## BEGIN GIVEN DATA

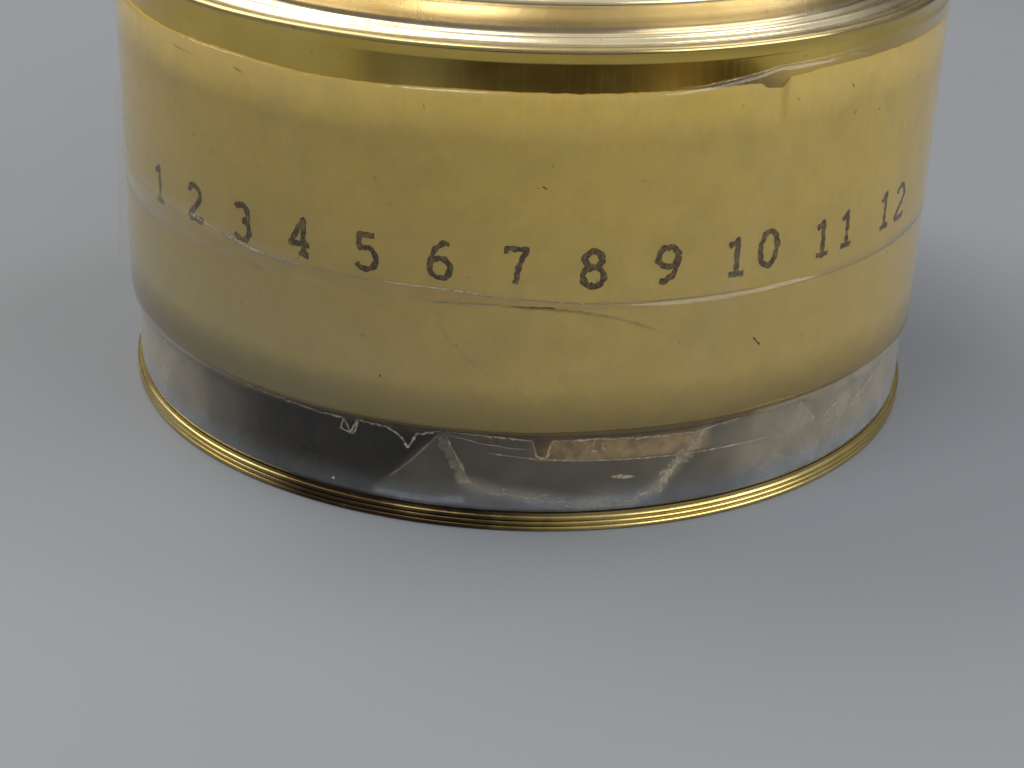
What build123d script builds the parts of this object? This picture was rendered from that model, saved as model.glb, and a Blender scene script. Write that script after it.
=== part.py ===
# Round gold-lacquered tin, taped shut, with a paper label round the skirt of its lid.
# Millimetres. +Z is up, the origin is the centre of the base, and the label faces -Y.
from build123d import *
import math
import os

# Tin
TIN_R = 32.0            # outer radius of the lid's skirt and of the base bead
SHEET = 0.25            # thickness of the tinplate
SLIP = 0.15             # gap between the lid's skirt and the body inside it
LID_EDGE_Z = 7.6        # lower edge of the lid's skirt

# Lid top, from the shoulder inwards
SHOULDER_Z = 34.8       # top of the rounded shoulder
SHOULDER_ROUND = 0.35
SHOULDER_PROUD = 0.08   # how far the shoulder stands outside the skirt
STEP_Z = 34.7           # flat ring between the shoulder and the raised panel
RIDGE_R = 30.3          # middle of the pressed ridge in that ring
RIDGE_HALF = 0.45       # half the ridge's width
RIDGE_RISE = 0.35
FOOT_R = 28.85          # middle of the low ridge at the foot of the raised panel
FOOT_HALF = 0.35
FOOT_RISE = 0.25
SIDE_R = 28.15          # radius of the raised panel's side
RIM_ROUND = 0.4         # radius of the bead round the panel
RIM_PROUD = 0.15        # how far that bead stands outside the panel's side
TOP_Z = 37.0            # top of that bead, the highest point of the tin
PANEL_Z = 36.6          # flat middle of the panel

# Body: closed, and hidden by the lid from LID_EDGE_Z upwards
BODY_R = TIN_R - SHEET - SLIP
BODY_TOP_Z = STEP_Z - SHEET
BODY_TOP_ROUND = 0.9
BEAD_Z = 1.2            # height of the rolled bead round the base
BEAD_ROLLS = 3          # rolls that two fine grooves divide the bead into
FOOT_RING_R = 31.0      # inner edge of the ring that the tin stands on
BASE_Z = 1.0            # height of the flat base above that ring
BASE_SLOPE = 0.6        # width of the slope from the ring up to the base
BASE_RIDGE_R = 24.0     # middle of the stiffening ridge in the base
BASE_RIDGE_HALF = 0.9
BASE_RIDGE_DROP = 0.45

# Paper label
PAPER = 0.12
LABEL_Z0 = 7.9
LABEL_Z1 = 31.8
LABEL_GAP_DEG = 1.5     # gap between its two ends, at the back

# Clear tape: two bands, the upper one lapped over the lower one
FILM = 0.08
LOWER_Z0 = 1.45
LOWER_Z1 = 17.9
UPPER_Z0 = 17.1
UPPER_Z1 = 33.1
LANDING_Z = 6.9         # where the lower band lands on the body, below the lid's edge
EDGE_CLEAR = 0.05       # height by which it clears that edge on the way
SETTLE = 0.5            # height in which a band comes down from an edge under it

# Loose end of the upper band, at the left, in degrees from the front
TAB_ROOT_DEG = -116.0
TAB_TIP_DEG = -79.0
TAB_LIFT = 0.8          # how far its free edge stands off
TAB_Z0 = 9.3            # it hangs askew, below the band itself
TAB_Z1 = 22.5
TAB_CLEAR = 0.01        # gap between it and the lower band under its root


def at(radius, height):
    """Point of a section through the axis."""
    return Vector(radius, 0, height)


def in_plan(radius, degrees_from_front):
    """Point of a plan, at an angle from the front that is positive to the right."""
    turn = math.radians(degrees_from_front)
    return Vector(radius * math.sin(turn), -radius * math.cos(turn), 0)


def roll(centre_r, centre_z, radius, start_deg, end_deg):
    """Arc of a section about a centre, where 0 degrees is outwards and 90 degrees is up."""
    points = []
    for stop in (start_deg, (start_deg + end_deg) / 2, end_deg):
        turn = math.radians(stop)
        points.append(at(centre_r + radius * math.cos(turn), centre_z + radius * math.sin(turn)))
    return ThreePointArc(*points)


def ridge(from_r, to_r, foot_z, rise):
    """Arc of a pressed ridge, from one foot to the other."""
    return ThreePointArc(at(from_r, foot_z), at((from_r + to_r) / 2, foot_z + rise), at(to_r, foot_z))


def turned(curves, arc_deg=360.0):
    """Solid swept round the axis by a section, with straight lines between the given curves."""
    outline = []
    for curve, following in zip(curves, curves[1:] + curves[:1]):
        outline.extend(curve.edges())
        if (following @ 0 - curve @ 1).length > 1e-6:
            outline.append(Line(curve @ 1, following @ 0).edge())
    return revolve(Face(Wire(outline)), axis=Axis.Z, revolution_arc=arc_deg)


def bead_angles(proud, radius, drop):
    """Where a bead leaves the wall that it stands proud of, and the flat it ends on."""
    start_deg = -math.degrees(math.acos(1 - proud / radius))
    end_deg = 180 - math.degrees(math.asin(1 - drop / radius))
    return start_deg, end_deg


def make_lid():
    """Drawn lid: skirt, rounded shoulder, two pressed ridges, raised panel with a bead."""
    shoulder_r = TIN_R + SHOULDER_PROUD - SHOULDER_ROUND
    shoulder_ends = bead_angles(SHOULDER_PROUD, SHOULDER_ROUND, SHOULDER_Z - STEP_Z)
    rim_r = SIDE_R + RIM_PROUD - RIM_ROUND
    rim_ends = bead_angles(RIM_PROUD, RIM_ROUND, TOP_Z - PANEL_Z)
    return turned([
        Line(at(TIN_R - SHEET, LID_EDGE_Z), at(TIN_R, LID_EDGE_Z)),
        roll(shoulder_r, SHOULDER_Z - SHOULDER_ROUND, SHOULDER_ROUND, *shoulder_ends),
        ridge(RIDGE_R + RIDGE_HALF, RIDGE_R - RIDGE_HALF, STEP_Z, RIDGE_RISE),
        ridge(FOOT_R + FOOT_HALF, FOOT_R - FOOT_HALF, STEP_Z, FOOT_RISE),
        Line(at(SIDE_R, STEP_Z), at(SIDE_R, TOP_Z - 2 * RIM_ROUND)),
        roll(rim_r, TOP_Z - RIM_ROUND, RIM_ROUND, *rim_ends),
        Line(at(0, PANEL_Z), at(0, PANEL_Z - SHEET)),
        Line(at(SIDE_R - SHEET, PANEL_Z - SHEET), at(SIDE_R - SHEET, STEP_Z - SHEET)),
        Line(at(TIN_R - SHEET, STEP_Z - SHEET), at(TIN_R - SHEET, LID_EDGE_Z + SHEET)),
    ])


def make_body():
    """Closed body: base pressed up inside a foot ring, rolled bead, and a plain wall."""
    round_r = BEAD_Z / BEAD_ROLLS / 2
    rolls = []
    for turn in range(BEAD_ROLLS):
        rolls.append(roll(TIN_R - round_r, (2 * turn + 1) * round_r, round_r, -90, 90))
    return turned([
        Line(at(0, BODY_TOP_Z), at(0, BASE_Z)),
        ridge(BASE_RIDGE_R - BASE_RIDGE_HALF, BASE_RIDGE_R + BASE_RIDGE_HALF, BASE_Z, -BASE_RIDGE_DROP),
        Line(at(FOOT_RING_R - BASE_SLOPE, BASE_Z), at(FOOT_RING_R, 0)),
        *rolls,
        Line(at(BODY_R, BEAD_Z), at(BODY_R, BODY_TOP_Z - BODY_TOP_ROUND)),
        roll(BODY_R - BODY_TOP_ROUND, BODY_TOP_Z - BODY_TOP_ROUND, BODY_TOP_ROUND, 0, 90),
    ])


def band(path, thickness, arc_deg=360.0):
    """Thin band round the tin, its inner face given from its lower edge to its upper one."""
    outward = Vector(thickness, 0, 0)
    inner = Polyline(*reversed(path))
    outer = Polyline(*[point + outward for point in path])
    return turned([outer, inner], arc_deg)


def make_label():
    """Paper strip round the lid's skirt, its ends not quite meeting at the back."""
    strip = band([at(TIN_R, LABEL_Z0), at(TIN_R, LABEL_Z1)], PAPER, 360.0 - LABEL_GAP_DEG)
    back_deg = 90.0
    return strip.rotate(Axis.Z, back_deg + LABEL_GAP_DEG / 2)


def make_lower_tape():
    """Band that runs down from the label, past the lid's edge and onto the body."""
    return band([
        at(BODY_R, LOWER_Z0),
        at(BODY_R, LANDING_Z),
        at(TIN_R, LID_EDGE_Z - EDGE_CLEAR),
        at(TIN_R + PAPER, LABEL_Z0),
        at(TIN_R + PAPER, LOWER_Z1),
    ], FILM)


def loose_end():
    """Free end of the upper band, leaving it at the root and standing off at the tip."""
    root_r = TIN_R + PAPER + FILM + TAB_CLEAR
    middle_deg = (TAB_ROOT_DEG + TAB_TIP_DEG) / 2
    stations = [(TAB_ROOT_DEG, 0.0), (middle_deg, TAB_LIFT / 4), (TAB_TIP_DEG, TAB_LIFT)]
    inner = ThreePointArc(*[in_plan(root_r + lift, turn) for turn, lift in stations])
    outer = ThreePointArc(*[in_plan(root_r + FILM + lift, turn) for turn, lift in reversed(stations)])
    outline = [inner, Line(inner @ 1, outer @ 0), outer, Line(outer @ 1, inner @ 0)]
    face = Face(Wire([curve.edge() for curve in outline]))
    return Pos(0, 0, TAB_Z0) * extrude(face, TAB_Z1 - TAB_Z0, dir=(0, 0, 1))


def make_upper_tape():
    """Band that laps over the lower one and runs up onto the bare skirt above the label."""
    ring = band([
        at(TIN_R + PAPER + FILM, UPPER_Z0),
        at(TIN_R + PAPER + FILM, LOWER_Z1),
        at(TIN_R + PAPER, LOWER_Z1 + SETTLE),
        at(TIN_R + PAPER, LABEL_Z1),
        at(TIN_R, LABEL_Z1 + SETTLE),
        at(TIN_R, UPPER_Z1),
    ], FILM)
    return ring + loose_end()


nodes = {
    "tin_body": make_body,
    "tin_lid": make_lid,
    "paper_label": make_label,
    "lower_tape": make_lower_tape,
    "upper_tape": make_upper_tape,
}
os.makedirs("parts", exist_ok=True)
for name, make in nodes.items():
    export_step(make(), f"parts/{name}.step")
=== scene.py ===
import bpy
import math
import random
from mathutils import Matrix, Vector, noise


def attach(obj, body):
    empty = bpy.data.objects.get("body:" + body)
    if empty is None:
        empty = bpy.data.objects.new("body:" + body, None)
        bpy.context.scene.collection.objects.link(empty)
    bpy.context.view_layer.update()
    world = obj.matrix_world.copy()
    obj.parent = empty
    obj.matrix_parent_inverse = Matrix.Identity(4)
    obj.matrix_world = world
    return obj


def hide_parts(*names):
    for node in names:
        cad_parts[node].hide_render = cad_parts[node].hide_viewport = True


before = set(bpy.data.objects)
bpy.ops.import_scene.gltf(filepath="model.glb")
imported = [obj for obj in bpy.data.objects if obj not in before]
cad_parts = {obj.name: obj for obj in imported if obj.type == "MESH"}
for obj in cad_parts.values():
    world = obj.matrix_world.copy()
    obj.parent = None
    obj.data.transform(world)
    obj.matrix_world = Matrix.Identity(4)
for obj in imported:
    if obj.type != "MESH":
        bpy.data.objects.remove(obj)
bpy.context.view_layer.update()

# Round gold-lacquered tin, taped shut, with a typed paper label.
# Lengths are in millimetres up to spot(), which turns them into Blender's metres. Angles round
# the tin are in degrees from the front, positive to the right.
MM = 0.001

# Sizes shared with the solids
TIN_R = 32.0
SHEET = 0.25
BODY_R = 31.6
LID_EDGE_Z = 7.6
SHOULDER_Z = 34.8
SHOULDER_ROUND = 0.35
SHOULDER_PROUD = 0.08
STEP_Z = 34.7
STEP_OUTER_R = 31.45        # where the step's flat begins inside the shoulder
RIDGE_R = 30.3
RIDGE_HALF = 0.45
RIDGE_RISE = 0.35
FOOT_R = 28.85
FOOT_HALF = 0.35
FOOT_RISE = 0.25
SIDE_R = 28.15
RIM_ROUND = 0.4
RIM_PROUD = 0.15
TOP_Z = 37.0
PANEL_Z = 36.6
PANEL_EDGE_R = 27.2
PANEL_FLAT_R = 26.6
BODY_TOP_Z = 34.45
BODY_TOP_ROUND = 0.9
BEAD_Z = 1.2
BEAD_ROLLS = 3
FOOT_RING_R = 31.0
BASE_Z = 1.0
BASE_SLOPE = 0.6
BASE_RIDGE_R = 24.0
BASE_RIDGE_HALF = 0.9
BASE_RIDGE_DROP = 0.45
PAPER = 0.12
PAPER_R = TIN_R + PAPER     # outside of the paper label
FILM = 0.03                 # thickness of the tape
LABEL_LOW = 9.0             # marks on the paper keep between these heights
LABEL_HIGH = 30.6
PITCH_DEG = 4.559           # one step of the typed line
ARC = math.radians(1) * TIN_R   # length of one degree of the wall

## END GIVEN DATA

**GOAL**
The lines from the one containing "return ring + loose_end()" to the one containing "bpy.context.scene.collection.objects.link(empty)", both included, are to be extracted exactly; give no other line.

**SOLUTION FOR THIS EXERCISE**
    return ring + loose_end()


nodes = {
    "tin_body": make_body,
    "tin_lid": make_lid,
    "paper_label": make_label,
    "lower_tape": make_lower_tape,
    "upper_tape": make_upper_tape,
}
os.makedirs("parts", exist_ok=True)
for name, make in nodes.items():
    export_step(make(), f"parts/{name}.step")
=== scene.py ===
import bpy
import math
import random
from mathutils import Matrix, Vector, noise


def attach(obj, body):
    empty = bpy.data.objects.get("body:" + body)
    if empty is None:
        empty = bpy.data.objects.new("body:" + body, None)
        bpy.context.scene.collection.objects.link(empty)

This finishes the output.